▶ [Your goal] Below are some records. Pull every line that contains the word "scene".

▶ [Data for this exercise]
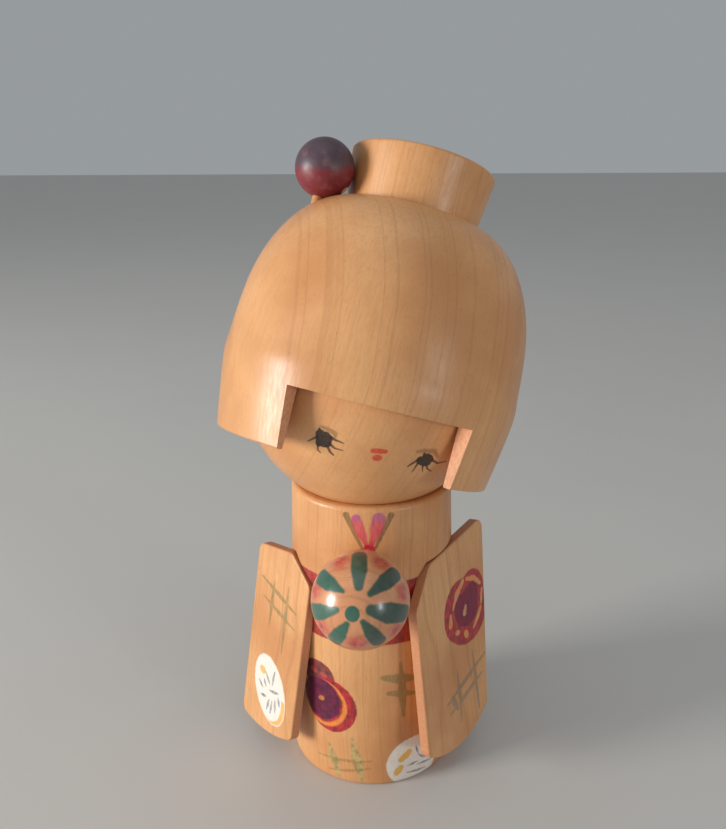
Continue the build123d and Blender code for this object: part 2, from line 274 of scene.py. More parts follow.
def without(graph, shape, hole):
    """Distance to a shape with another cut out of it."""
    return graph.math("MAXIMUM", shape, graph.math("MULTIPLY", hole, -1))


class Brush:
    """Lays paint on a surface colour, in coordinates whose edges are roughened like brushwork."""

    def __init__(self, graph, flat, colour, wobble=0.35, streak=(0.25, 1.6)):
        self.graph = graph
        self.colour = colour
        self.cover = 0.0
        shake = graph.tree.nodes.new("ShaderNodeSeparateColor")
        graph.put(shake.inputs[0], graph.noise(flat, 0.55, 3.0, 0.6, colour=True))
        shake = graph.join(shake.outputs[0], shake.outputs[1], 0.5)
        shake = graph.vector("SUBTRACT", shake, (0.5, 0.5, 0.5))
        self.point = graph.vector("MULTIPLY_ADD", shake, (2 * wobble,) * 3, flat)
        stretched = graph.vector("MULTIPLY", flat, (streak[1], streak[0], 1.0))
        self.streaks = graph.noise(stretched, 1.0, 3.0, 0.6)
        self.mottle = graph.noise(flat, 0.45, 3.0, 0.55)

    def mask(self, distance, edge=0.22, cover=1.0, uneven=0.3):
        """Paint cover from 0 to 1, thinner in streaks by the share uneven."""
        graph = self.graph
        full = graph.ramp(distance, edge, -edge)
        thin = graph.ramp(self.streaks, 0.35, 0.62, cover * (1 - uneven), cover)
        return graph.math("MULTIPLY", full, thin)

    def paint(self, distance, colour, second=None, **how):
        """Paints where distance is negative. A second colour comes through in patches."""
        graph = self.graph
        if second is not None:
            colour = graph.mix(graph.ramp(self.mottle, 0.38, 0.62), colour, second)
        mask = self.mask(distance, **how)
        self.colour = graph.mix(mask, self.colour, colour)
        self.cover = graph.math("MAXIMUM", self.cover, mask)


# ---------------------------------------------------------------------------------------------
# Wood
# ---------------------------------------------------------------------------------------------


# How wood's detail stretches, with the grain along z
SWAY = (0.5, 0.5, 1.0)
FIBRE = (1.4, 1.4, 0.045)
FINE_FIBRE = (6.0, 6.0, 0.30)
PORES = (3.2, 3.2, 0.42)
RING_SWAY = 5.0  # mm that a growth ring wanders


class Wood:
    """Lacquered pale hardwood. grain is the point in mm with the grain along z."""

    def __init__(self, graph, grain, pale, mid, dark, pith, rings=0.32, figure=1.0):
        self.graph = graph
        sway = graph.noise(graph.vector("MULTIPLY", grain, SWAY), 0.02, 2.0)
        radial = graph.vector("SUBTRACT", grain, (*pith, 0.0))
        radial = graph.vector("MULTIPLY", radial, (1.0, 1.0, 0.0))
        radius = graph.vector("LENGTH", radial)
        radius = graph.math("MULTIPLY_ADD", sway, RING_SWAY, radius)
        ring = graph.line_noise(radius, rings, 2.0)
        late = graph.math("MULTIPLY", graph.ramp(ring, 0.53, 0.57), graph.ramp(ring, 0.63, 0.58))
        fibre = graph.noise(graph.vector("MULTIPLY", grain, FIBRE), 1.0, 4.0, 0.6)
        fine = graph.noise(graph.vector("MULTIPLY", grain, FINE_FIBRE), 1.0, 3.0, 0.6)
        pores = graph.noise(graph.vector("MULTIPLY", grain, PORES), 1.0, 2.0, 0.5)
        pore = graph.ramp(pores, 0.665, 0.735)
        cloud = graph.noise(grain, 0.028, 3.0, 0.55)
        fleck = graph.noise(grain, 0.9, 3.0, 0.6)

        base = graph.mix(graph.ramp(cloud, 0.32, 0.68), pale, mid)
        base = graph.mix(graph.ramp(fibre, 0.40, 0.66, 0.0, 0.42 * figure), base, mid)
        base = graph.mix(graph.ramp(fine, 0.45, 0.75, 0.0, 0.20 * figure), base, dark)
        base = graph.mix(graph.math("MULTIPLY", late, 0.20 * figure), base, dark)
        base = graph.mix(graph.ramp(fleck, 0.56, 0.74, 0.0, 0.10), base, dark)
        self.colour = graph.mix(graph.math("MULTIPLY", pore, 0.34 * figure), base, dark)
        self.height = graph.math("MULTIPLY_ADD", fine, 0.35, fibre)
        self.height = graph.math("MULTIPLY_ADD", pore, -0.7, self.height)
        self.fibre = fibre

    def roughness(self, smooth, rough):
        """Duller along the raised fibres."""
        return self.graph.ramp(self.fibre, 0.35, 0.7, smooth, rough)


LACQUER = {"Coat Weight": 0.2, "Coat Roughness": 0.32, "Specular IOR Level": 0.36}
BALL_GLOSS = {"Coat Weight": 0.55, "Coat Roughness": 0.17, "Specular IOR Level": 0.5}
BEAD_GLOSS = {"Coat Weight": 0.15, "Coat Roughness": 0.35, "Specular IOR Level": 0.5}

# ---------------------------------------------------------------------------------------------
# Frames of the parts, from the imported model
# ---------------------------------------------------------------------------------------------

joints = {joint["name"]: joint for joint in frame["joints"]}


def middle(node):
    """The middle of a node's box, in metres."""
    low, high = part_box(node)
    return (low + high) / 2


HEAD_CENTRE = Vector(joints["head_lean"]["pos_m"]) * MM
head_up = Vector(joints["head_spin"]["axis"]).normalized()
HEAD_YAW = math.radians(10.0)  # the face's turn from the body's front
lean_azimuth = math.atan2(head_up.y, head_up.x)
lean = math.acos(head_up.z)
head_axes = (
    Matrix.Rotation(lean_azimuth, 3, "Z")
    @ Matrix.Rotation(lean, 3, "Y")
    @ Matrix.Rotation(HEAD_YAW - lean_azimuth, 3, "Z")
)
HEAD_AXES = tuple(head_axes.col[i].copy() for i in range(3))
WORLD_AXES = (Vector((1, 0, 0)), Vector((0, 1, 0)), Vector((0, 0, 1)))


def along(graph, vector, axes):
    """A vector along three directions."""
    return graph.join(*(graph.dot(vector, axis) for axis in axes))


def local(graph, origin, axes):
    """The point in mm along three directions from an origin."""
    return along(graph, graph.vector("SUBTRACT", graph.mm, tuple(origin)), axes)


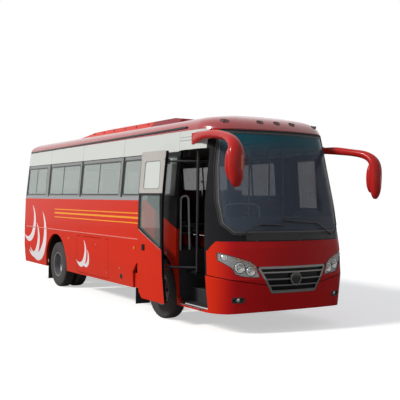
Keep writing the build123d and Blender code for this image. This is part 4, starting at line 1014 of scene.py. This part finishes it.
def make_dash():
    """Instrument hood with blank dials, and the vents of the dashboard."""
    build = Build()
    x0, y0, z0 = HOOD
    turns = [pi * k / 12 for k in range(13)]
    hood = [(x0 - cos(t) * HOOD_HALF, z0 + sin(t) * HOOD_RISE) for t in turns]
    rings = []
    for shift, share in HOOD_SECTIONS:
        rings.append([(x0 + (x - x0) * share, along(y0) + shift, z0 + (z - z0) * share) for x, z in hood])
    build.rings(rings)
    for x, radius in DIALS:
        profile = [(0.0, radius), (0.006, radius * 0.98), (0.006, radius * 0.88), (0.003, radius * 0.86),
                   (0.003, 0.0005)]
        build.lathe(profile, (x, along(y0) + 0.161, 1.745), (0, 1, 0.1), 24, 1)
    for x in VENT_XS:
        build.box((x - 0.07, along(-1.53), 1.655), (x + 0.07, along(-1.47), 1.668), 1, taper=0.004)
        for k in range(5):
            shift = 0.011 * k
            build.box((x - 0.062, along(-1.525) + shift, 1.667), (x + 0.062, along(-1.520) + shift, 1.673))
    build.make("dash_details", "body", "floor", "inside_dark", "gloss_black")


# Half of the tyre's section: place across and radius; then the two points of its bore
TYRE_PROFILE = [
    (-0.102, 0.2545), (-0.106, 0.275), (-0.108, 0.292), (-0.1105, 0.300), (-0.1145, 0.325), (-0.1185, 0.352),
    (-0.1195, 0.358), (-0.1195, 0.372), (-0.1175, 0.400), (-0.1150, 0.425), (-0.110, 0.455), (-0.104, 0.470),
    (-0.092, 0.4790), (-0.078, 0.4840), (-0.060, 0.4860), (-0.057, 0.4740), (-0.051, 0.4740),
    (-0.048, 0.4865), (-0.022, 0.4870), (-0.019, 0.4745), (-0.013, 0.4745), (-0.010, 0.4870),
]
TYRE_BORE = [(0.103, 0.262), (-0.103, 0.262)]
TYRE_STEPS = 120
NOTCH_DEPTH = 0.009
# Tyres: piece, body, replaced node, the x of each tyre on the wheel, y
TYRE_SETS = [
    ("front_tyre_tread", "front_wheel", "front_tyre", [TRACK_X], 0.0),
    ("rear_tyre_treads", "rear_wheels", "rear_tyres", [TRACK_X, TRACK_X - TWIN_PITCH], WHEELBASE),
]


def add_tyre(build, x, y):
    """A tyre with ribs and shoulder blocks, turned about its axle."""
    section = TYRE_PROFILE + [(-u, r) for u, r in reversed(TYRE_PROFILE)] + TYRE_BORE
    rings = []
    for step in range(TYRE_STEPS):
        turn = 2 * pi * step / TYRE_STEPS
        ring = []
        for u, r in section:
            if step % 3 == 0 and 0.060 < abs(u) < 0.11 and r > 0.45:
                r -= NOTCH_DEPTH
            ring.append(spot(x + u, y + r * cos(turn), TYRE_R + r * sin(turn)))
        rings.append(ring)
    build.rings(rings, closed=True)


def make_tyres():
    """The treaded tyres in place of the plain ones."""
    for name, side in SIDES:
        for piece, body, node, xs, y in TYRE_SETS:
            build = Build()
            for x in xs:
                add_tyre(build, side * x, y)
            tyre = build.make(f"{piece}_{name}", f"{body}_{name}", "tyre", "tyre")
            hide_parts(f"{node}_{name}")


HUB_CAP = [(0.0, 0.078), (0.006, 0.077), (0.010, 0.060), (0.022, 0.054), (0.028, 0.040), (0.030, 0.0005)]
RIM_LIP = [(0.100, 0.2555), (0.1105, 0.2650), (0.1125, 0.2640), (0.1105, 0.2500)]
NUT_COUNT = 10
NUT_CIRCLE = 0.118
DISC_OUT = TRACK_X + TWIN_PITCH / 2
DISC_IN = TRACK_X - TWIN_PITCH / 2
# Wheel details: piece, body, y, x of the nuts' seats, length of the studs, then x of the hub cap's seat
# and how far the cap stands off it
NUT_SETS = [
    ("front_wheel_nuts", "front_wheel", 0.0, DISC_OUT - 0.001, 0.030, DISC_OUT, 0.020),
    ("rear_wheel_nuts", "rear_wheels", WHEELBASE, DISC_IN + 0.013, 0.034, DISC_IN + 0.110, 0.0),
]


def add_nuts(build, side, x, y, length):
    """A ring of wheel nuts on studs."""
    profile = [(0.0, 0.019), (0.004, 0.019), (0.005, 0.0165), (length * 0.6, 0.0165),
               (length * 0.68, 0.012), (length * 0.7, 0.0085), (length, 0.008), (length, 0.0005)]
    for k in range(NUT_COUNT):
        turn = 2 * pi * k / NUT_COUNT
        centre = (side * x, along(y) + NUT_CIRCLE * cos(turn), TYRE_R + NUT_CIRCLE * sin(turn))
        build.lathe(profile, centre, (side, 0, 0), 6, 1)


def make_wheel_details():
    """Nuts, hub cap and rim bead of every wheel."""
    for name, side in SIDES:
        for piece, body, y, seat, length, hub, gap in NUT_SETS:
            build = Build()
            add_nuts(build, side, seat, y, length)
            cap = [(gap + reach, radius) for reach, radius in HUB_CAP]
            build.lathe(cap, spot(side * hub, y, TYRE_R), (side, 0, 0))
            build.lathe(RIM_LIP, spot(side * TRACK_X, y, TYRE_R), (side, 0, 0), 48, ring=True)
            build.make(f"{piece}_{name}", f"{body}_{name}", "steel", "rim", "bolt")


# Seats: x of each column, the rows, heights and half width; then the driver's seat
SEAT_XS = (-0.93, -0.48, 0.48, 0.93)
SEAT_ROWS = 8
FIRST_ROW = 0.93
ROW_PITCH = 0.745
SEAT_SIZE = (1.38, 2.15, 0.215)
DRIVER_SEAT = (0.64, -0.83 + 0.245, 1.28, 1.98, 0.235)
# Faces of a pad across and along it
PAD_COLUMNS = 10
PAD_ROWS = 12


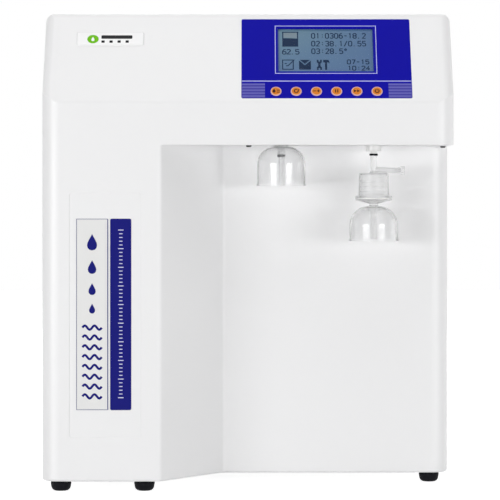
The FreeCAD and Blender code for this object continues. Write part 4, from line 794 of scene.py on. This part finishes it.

▶ [Reply]
Continue the build123d and Blender code for this object: part 2, from line 274 of scene.py. More parts follow.
Keep writing the build123d and Blender code for this image. This is part 4, starting at line 1014 of scene.py. This part finishes it.
The FreeCAD and Blender code for this object continues. Write part 4, from line 794 of scene.py on. This part finishes it.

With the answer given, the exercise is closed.